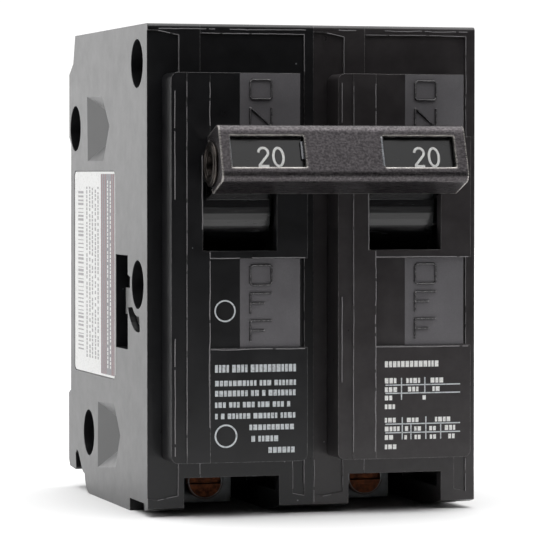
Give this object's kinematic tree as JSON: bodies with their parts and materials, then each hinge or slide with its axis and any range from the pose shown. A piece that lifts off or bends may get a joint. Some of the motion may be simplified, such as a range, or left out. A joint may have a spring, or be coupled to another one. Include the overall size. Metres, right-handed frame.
{
  "type": "two-pole plug-in circuit breaker",
  "caption": "Two-pole plug-in panel breaker with tied handles, a common trip bar, load terminals and stab jaws at the back.",
  "frame": {"origin": "middle of the load end's flat face, on the seam between the poles and halfway through the depth of the case", "axes": "+Z from the load end to the line end, handles facing -Y, panel rail at +Y, +X across the poles to the right"},
  "size_m": [0.0508, 0.0678, 0.0725],
  "materials": {
    "case_black": "satin black thermoset moulding",
    "case_charcoal": "satin charcoal thermoset moulding",
    "rivet_steel": "dull plated steel",
    "label_paper": "printed label stock",
    "handle_black": "gloss black moulding",
    "tie_steel": "blackened steel sheet, worn at its edges",
    "pin_steel": "blackened tubular rivet",
    "trip_black": "matt black moulding",
    "copper": "bare copper",
    "silver": "silver alloy contact",
    "spring_steel": "spring steel",
    "plate_steel": "cold rolled steel",
    "fibre": "vulcanised fibre",
    "bimetal_strip": "rolled bimetal",
    "lug_aluminium": "tin plated aluminium",
    "screw_brass": "plated screw with a brown tarnish"
  },
  "bodies": {
    "case": {"left_pole_cover": "case_black", "left_pole_base": "case_black", "right_pole_cover": "case_charcoal", "right_pole_base": "case_charcoal", "case_rivets": "rivet_steel", "rating_label": "label_paper", "left_arm_pin": "spring_steel", "right_arm_pin": "spring_steel", "left_fixed_contact": "silver", "right_fixed_contact": "silver", "left_line_jaw": "copper", "right_line_jaw": "copper", "left_jaw_spring": "spring_steel", "right_jaw_spring": "spring_steel", "left_arc_plates": "plate_steel", "right_arc_plates": "plate_steel", "left_arc_liners": "fibre", "right_arc_liners": "fibre", "left_cradle_pin": "spring_steel", "right_cradle_pin": "spring_steel", "left_toggle_spring": "spring_steel", "right_toggle_spring": "spring_steel", "left_magnet_yoke": "plate_steel", "right_magnet_yoke": "plate_steel", "left_bimetal": "bimetal_strip", "right_bimetal": "bimetal_strip", "left_braid": "copper", "right_braid": "copper", "left_load_strap": "copper", "right_load_strap": "copper", "left_calibration_screw": "plate_steel", "right_calibration_screw": "plate_steel", "left_lug": "lug_aluminium", "right_lug": "lug_aluminium"},
    "handles": {"left_handle": "handle_black", "right_handle": "handle_black", "handle_tie": "tie_steel", "tie_pin": "pin_steel"},
    "trip_bar": {"common_trip_bar": "trip_black"},
    "left_arm": {"left_contact_arm": "copper", "left_contact_tip": "silver"},
    "left_latch": {"left_cradle": "plate_steel"},
    "left_magnet_plate": {"left_armature": "plate_steel"},
    "left_clamp": {"left_pressure_shoe": "plate_steel"},
    "left_terminal_screw": {"left_lug_screw": "screw_brass"},
    "right_arm": {"right_contact_arm": "copper", "right_contact_tip": "silver"},
    "right_latch": {"right_cradle": "plate_steel"},
    "right_magnet_plate": {"right_armature": "plate_steel"},
    "right_clamp": {"right_pressure_shoe": "plate_steel"},
    "right_terminal_screw": {"right_lug_screw": "screw_brass"}
  },
  "joints": [
    {"name": "handle_swing", "type": "hinge", "parent": "case", "child": "handles", "pos_m": [0, -0.0205, 0.0463], "axis": [1, 0, 0], "range_deg": [0, 39]},
    {"name": "trip_bar_turn", "type": "hinge", "parent": "case", "child": "trip_bar", "pos_m": [0, -0.02, 0.03405], "axis": [1, 0, 0], "range_deg": [0, 8], "stiffness_Nm_per_rad": 0.01, "springref_deg": -2.86},
    {"name": "left_contact_swing", "type": "hinge", "parent": "case", "child": "left_arm", "pos_m": [-0.0129, -0.0065, 0.0473], "axis": [1, 0, 0], "range_deg": [0, 25], "deforming": ["left_toggle_spring", "left_braid"]},
    {"name": "left_cradle_release", "type": "hinge", "parent": "case", "child": "left_latch", "pos_m": [-0.0102, -0.002, 0.0393], "axis": [1, 0, 0], "range_deg": [0, 16]},
    {"name": "left_armature_pull", "type": "hinge", "parent": "case", "child": "left_magnet_plate", "pos_m": [-0.0129, 0.0125, 0.0263], "axis": [1, 0, 0], "range_deg": [-4, 0], "stiffness_Nm_per_rad": 0.01, "springref_deg": 2.86},
    {"name": "left_clamp_slide", "type": "slide", "parent": "case", "child": "left_clamp", "axis": [0, 1, 0], "range_m": [0, 0.0024]},
    {"name": "left_screw_turn", "type": "hinge", "parent": "left_clamp", "child": "left_terminal_screw", "pos_m": [-0.0134, -0.01, 0.00405], "axis": [0, 1, 0], "range_deg": [0, 1080]},
    {"name": "right_contact_swing", "type": "hinge", "parent": "case", "child": "right_arm", "pos_m": [0.0125, -0.0065, 0.0473], "axis": [1, 0, 0], "range_deg": [0, 25], "deforming": ["right_toggle_spring", "right_braid"]},
    {"name": "right_cradle_release", "type": "hinge", "parent": "case", "child": "right_latch", "pos_m": [0.0152, -0.002, 0.0393], "axis": [1, 0, 0], "range_deg": [0, 16]},
    {"name": "right_armature_pull", "type": "hinge", "parent": "case", "child": "right_magnet_plate", "pos_m": [0.0125, 0.0125, 0.0263], "axis": [1, 0, 0], "range_deg": [-4, 0], "stiffness_Nm_per_rad": 0.01, "springref_deg": 2.86},
    {"name": "right_clamp_slide", "type": "slide", "parent": "case", "child": "right_clamp", "axis": [0, 1, 0], "range_m": [0, 0.0024]},
    {"name": "right_screw_turn", "type": "hinge", "parent": "right_clamp", "child": "right_terminal_screw", "pos_m": [0.012, -0.01, 0.00405], "axis": [0, 1, 0], "range_deg": [0, 1080]}
  ],
  "couplings": [
    {"joint": "left_contact_swing", "follows": "handle_swing", "ratio": 0.64},
    {"joint": "left_cradle_release", "follows": "trip_bar_turn", "ratio": 2},
    {"joint": "left_screw_turn", "follows": "left_clamp_slide", "rad_per_m": 7854},
    {"joint": "right_contact_swing", "follows": "handle_swing", "ratio": 0.64},
    {"joint": "right_cradle_release", "follows": "trip_bar_turn", "ratio": 2},
    {"joint": "right_screw_turn", "follows": "right_clamp_slide", "rad_per_m": 7854}
  ]
}
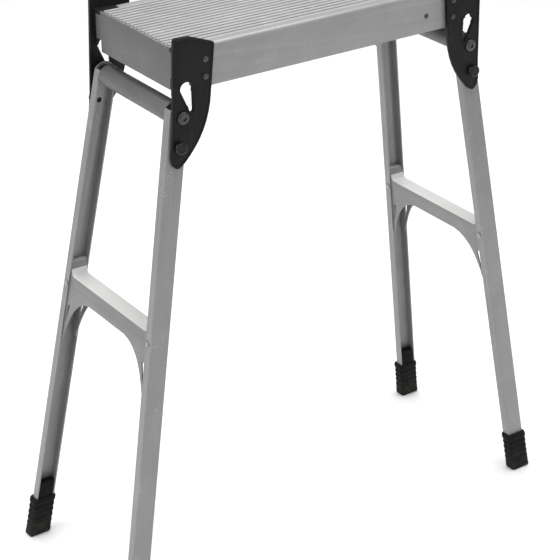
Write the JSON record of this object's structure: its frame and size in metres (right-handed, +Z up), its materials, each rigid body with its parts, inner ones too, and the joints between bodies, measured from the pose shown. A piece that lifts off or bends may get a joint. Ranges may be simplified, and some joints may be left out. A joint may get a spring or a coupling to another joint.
{
  "type": "folding work platform",
  "caption": "Long narrow work platform on four splayed channel legs that fold in pairs under a ribbed deck, with black corner brackets and rubber feet.",
  "frame": {"origin": "on the floor under the middle of the deck", "axes": "+X along the deck to the right leg frame, +Y from the front rail to the back rail, +Z up"},
  "size_m": [0.7778, 0.3102, 0.858],
  "materials": {
    "deck": "satin, ribbed, light grey",
    "rail": "satin light grey",
    "panel": "satin mid grey",
    "leg": "satin light grey",
    "rung": "bright satin",
    "bracket": "black, semi-matt",
    "button": "black, smooth",
    "rubber": "black, dull",
    "fastener": "zinc plated"
  },
  "bodies": {
    "platform": {"deck_panel": "deck", "front_rail": "rail", "back_rail": "rail", "left_end_panel": "panel", "left_deck_brace": "rail", "front_left_bracket": "bracket", "front_left_bracket_rivet_1": "fastener", "front_left_bracket_rivet_2": "fastener", "front_left_button_spring": "fastener", "back_left_bracket": "bracket", "back_left_bracket_rivet_1": "fastener", "back_left_bracket_rivet_2": "fastener", "back_left_button_spring": "fastener", "right_end_panel": "panel", "right_deck_brace": "rail", "front_right_bracket": "bracket", "front_right_bracket_rivet_1": "fastener", "front_right_bracket_rivet_2": "fastener", "front_right_button_spring": "fastener", "back_right_bracket": "bracket", "back_right_bracket_rivet_1": "fastener", "back_right_bracket_rivet_2": "fastener", "back_right_button_spring": "fastener"},
    "left_leg_frame": {"left_crossbar": "panel", "left_rung": "rung", "front_left_leg": "leg", "front_left_head_bush": "bracket", "front_left_pivot_bolt": "fastener", "front_left_foot": "rubber", "front_left_rung_rivet_outer": "fastener", "front_left_rung_rivet_inner": "fastener", "back_left_leg": "leg", "back_left_head_bush": "bracket", "back_left_pivot_bolt": "fastener", "back_left_foot": "rubber", "back_left_rung_rivet_outer": "fastener", "back_left_rung_rivet_inner": "fastener"},
    "right_leg_frame": {"right_crossbar": "panel", "right_rung": "rung", "front_right_leg": "leg", "front_right_head_bush": "bracket", "front_right_pivot_bolt": "fastener", "front_right_foot": "rubber", "front_right_rung_rivet_outer": "fastener", "front_right_rung_rivet_inner": "fastener", "back_right_leg": "leg", "back_right_head_bush": "bracket", "back_right_pivot_bolt": "fastener", "back_right_foot": "rubber", "back_right_rung_rivet_outer": "fastener", "back_right_rung_rivet_inner": "fastener"},
    "front_left_button": {"front_left_release_button": "button"},
    "back_left_button": {"back_left_release_button": "button"},
    "front_right_button": {"front_right_release_button": "button"},
    "back_right_button": {"back_right_release_button": "button"}
  },
  "joints": [
    {"name": "left_leg_fold", "type": "hinge", "parent": "platform", "child": "left_leg_frame", "pos_m": [-0.24596, 0, 0.748], "axis": [0, -1, 0], "range_deg": [0, 99]},
    {"name": "right_leg_fold", "type": "hinge", "parent": "platform", "child": "right_leg_frame", "pos_m": [0.24596, 0, 0.748], "axis": [0, 1, 0], "range_deg": [0, 80]},
    {"name": "front_left_button_press", "type": "slide", "parent": "platform", "child": "front_left_button", "axis": [0, 1, 0], "range_m": [0, 0.003], "stiffness_N_per_m": 600, "springref_m": -0.003, "deforming": ["front_left_button_spring"]},
    {"name": "back_left_button_press", "type": "slide", "parent": "platform", "child": "back_left_button", "axis": [0, -1, 0], "range_m": [0, 0.003], "stiffness_N_per_m": 600, "springref_m": -0.003, "deforming": ["back_left_button_spring"]},
    {"name": "front_right_button_press", "type": "slide", "parent": "platform", "child": "front_right_button", "axis": [0, 1, 0], "range_m": [0, 0.003], "stiffness_N_per_m": 600, "springref_m": -0.003, "deforming": ["front_right_button_spring"]},
    {"name": "back_right_button_press", "type": "slide", "parent": "platform", "child": "back_right_button", "axis": [0, -1, 0], "range_m": [0, 0.003], "stiffness_N_per_m": 600, "springref_m": -0.003, "deforming": ["back_right_button_spring"]}
  ]
}
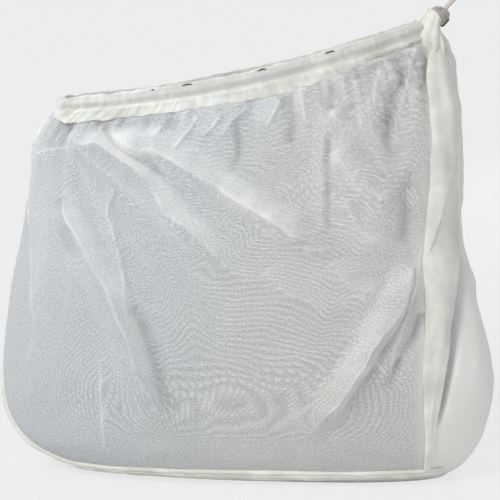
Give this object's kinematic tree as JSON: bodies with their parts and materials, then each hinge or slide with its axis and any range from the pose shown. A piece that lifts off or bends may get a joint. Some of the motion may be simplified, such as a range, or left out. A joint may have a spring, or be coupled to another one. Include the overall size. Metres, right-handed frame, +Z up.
{
  "type": "mesh laundry bag",
  "caption": "Net laundry bag standing open: net walls and base, seam bands, a corded mouth casing and a sprung cord lock that slides on the drawcord.",
  "frame": {"origin": "on the ground under the middle of the bag's box, measured without the free ends of the drawcord", "axes": "+Z up, +X to the right as the front is seen, towards the corner with the cord lock, -Y out of the front"},
  "size_m": [0.5818, 0.1823, 0.5993],
  "materials": {
    "net": "fine knitted polyester net, matt",
    "seam_tape": "folded net and woven tape, matt",
    "drawcord": "braided cord",
    "lock_plastic": "moulded, satin",
    "spring_steel": "drawn wire"
  },
  "bodies": {
    "bag": {"net_front": "net", "net_back": "net", "net_base": "net", "side_seam_band": "seam_tape", "bottom_seam_band": "seam_tape", "mouth_casing": "seam_tape", "drawcord_in_casing": "drawcord", "cord_strand_front": "drawcord", "cord_strand_back": "drawcord", "end_knot": "drawcord"},
    "cord_lock": {"lock_body": "lock_plastic", "lock_spring": "spring_steel"},
    "button": {"lock_button": "lock_plastic"}
  },
  "joints": [
    {"name": "lock_slide", "type": "slide", "parent": "bag", "child": "cord_lock", "axis": [0.6697, 0, 0.7426], "range_m": [0, 0.038]},
    {"name": "button_press", "type": "slide", "parent": "cord_lock", "child": "button", "axis": [-0.7426, 0, 0.6697], "range_m": [0, 0.0028], "stiffness_N_per_m": 700, "springref_m": -0.006, "deforming": ["lock_spring"]}
  ]
}
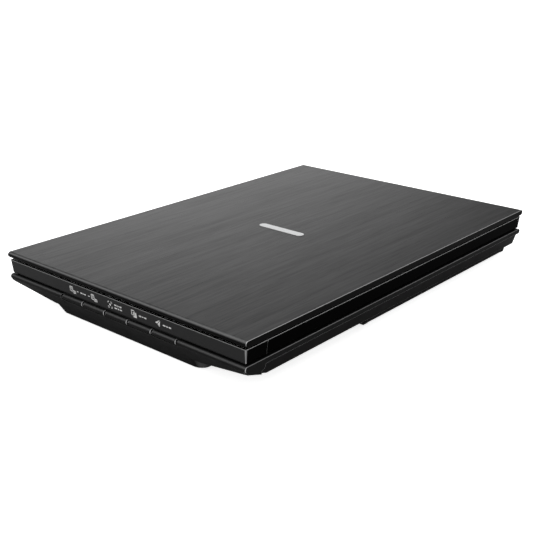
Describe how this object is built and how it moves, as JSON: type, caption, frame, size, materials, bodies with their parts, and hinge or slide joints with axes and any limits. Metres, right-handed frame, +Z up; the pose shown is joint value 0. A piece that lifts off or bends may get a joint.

:::::

* [CHALLENGE]
Every line from the one containing "frame, +Z up." through the last line of the entries must be written out verbatim, and no other line.

* [SOLUTION TO THIS TASK]
Give this object's kinematic tree as JSON: bodies with their parts and materials, then each hinge or slide with its axis and any range from the pose shown. A piece that lifts off or bends may get a joint. Some of the motion may be simplified, such as a range, or left out. A joint may have a spring, or be coupled to another one. Include the overall size. Metres, right-handed frame, +Z up.
{
  "type": "mesh laundry bag",
  "caption": "Net laundry bag standing open: net walls and base, seam bands, a corded mouth casing and a sprung cord lock that slides on the drawcord.",
  "frame": {"origin": "on the ground under the middle of the bag's box, measured without the free ends of the drawcord", "axes": "+Z up, +X to the right as the front is seen, towards the corner with the cord lock, -Y out of the front"},
  "size_m": [0.5818, 0.1823, 0.5993],
  "materials": {
    "net": "fine knitted polyester net, matt",
    "seam_tape": "folded net and woven tape, matt",
    "drawcord": "braided cord",
    "lock_plastic": "moulded, satin",
    "spring_steel": "drawn wire"
  },
  "bodies": {
    "bag": {"net_front": "net", "net_back": "net", "net_base": "net", "side_seam_band": "seam_tape", "bottom_seam_band": "seam_tape", "mouth_casing": "seam_tape", "drawcord_in_casing": "drawcord", "cord_strand_front": "drawcord", "cord_strand_back": "drawcord", "end_knot": "drawcord"},
    "cord_lock": {"lock_body": "lock_plastic", "lock_spring": "spring_steel"},
    "button": {"lock_button": "lock_plastic"}
  },
  "joints": [
    {"name": "lock_slide", "type": "slide", "parent": "bag", "child": "cord_lock", "axis": [0.6697, 0, 0.7426], "range_m": [0, 0.038]},
    {"name": "button_press", "type": "slide", "parent": "cord_lock", "child": "button", "axis": [-0.7426, 0, 0.6697], "range_m": [0, 0.0028], "stiffness_N_per_m": 700, "springref_m": -0.006, "deforming": ["lock_spring"]}
  ]
}
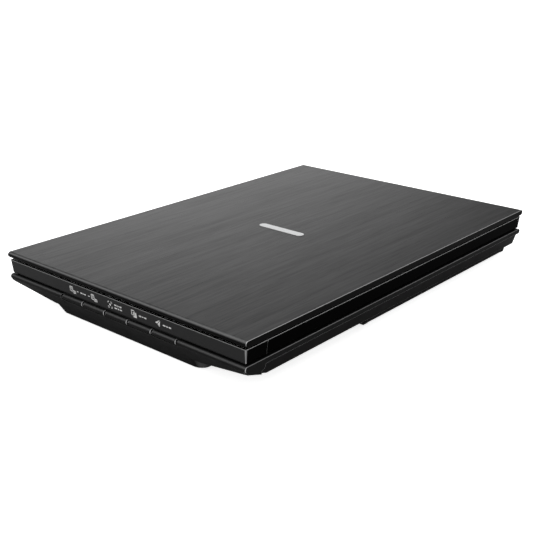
Describe how this object is built and how it moves, as JSON: type, caption, frame, size, materials, bodies with their parts, and hinge or slide joints with axes and any limits. Metres, right-handed frame, +Z up; the pose shown is joint value 0. A piece that lifts off or bends may get a joint.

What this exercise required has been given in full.